What applies to a small plane can also apply to a large airliner.  Any plane is small compared to the sea.

Watery fate awaits...

Watery fate awaits…

Still, where is all the debris that everyone seems to expect from the missing airliner.  Kusche writes of the lack of debris from Flight 19:

“After an Avenger accident, life rafts, bodies and jackets would remain only if someone had lived through the ditching and escaped from the plane.  Bodies are rarely found anywhere in the ocean, being readily attacked by sharks and other predators.  A life jacket tends to slip off a lifeless body allowing it to sink.  Popular belief to the contrary, oil and gas slicks are rare after an aircraft accident.”

He continues:

“Parts of the plane itself are seldom found unless it explodes.  An airplane is quite sturdy.  It does not normally shatter into a ‘junkyard of debris’ upon impact; it is far more likely to go down intact.”

No debris was ever found from the loss of Flight 19, though much debris was found and examined by the Navy.  Debris floating in the ocean is very common.

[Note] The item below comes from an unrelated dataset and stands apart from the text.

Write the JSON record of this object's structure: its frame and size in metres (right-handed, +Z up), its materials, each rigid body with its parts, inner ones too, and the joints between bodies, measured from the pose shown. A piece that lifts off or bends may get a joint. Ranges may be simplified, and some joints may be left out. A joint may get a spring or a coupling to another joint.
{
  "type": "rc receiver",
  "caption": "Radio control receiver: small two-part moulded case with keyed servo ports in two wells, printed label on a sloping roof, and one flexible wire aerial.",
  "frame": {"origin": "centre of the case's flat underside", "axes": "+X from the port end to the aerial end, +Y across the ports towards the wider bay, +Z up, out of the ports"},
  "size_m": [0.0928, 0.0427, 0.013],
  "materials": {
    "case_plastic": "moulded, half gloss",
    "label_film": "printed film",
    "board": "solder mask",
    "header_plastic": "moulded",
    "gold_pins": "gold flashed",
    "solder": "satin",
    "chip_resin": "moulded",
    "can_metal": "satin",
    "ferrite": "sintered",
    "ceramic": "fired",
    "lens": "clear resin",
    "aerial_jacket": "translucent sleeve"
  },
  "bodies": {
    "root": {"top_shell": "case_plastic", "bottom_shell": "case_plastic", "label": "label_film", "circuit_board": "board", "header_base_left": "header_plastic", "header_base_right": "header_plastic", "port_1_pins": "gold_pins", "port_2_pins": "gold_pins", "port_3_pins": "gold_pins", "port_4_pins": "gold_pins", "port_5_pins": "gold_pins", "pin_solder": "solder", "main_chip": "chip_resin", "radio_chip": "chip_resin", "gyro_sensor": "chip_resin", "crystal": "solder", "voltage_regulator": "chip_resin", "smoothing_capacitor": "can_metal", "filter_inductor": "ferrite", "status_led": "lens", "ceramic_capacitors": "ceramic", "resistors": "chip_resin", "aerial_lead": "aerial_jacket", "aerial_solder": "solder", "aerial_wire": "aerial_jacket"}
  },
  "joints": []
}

I highly recommend reading “The Disappearance of Flight 19” for what I feel is the solution of the mystery of the missing Avenger planes.  Also, the reader will gain great insight into the problem of finding a missing plane lost at sea.  Both of Kusche’s books should be on the top of any skeptics reading list.

I hope there is soon a solution to the mystery of the missing Malaysian Airliner.  Kusche’s book also includes the history of the family of the lead pilot Charles Taylor, and the impact his death had upon the family.  Not finding any debris or remains left questions in the minds of many surviving family for many years, including a false hope that somewhere there were survivors just waiting for rescue.

Only finding the remains of the Malaysian airliner can put to rest any hope the families of those lose may still have.  The question “What happened?” without an answer would be the saddest end for this mystery.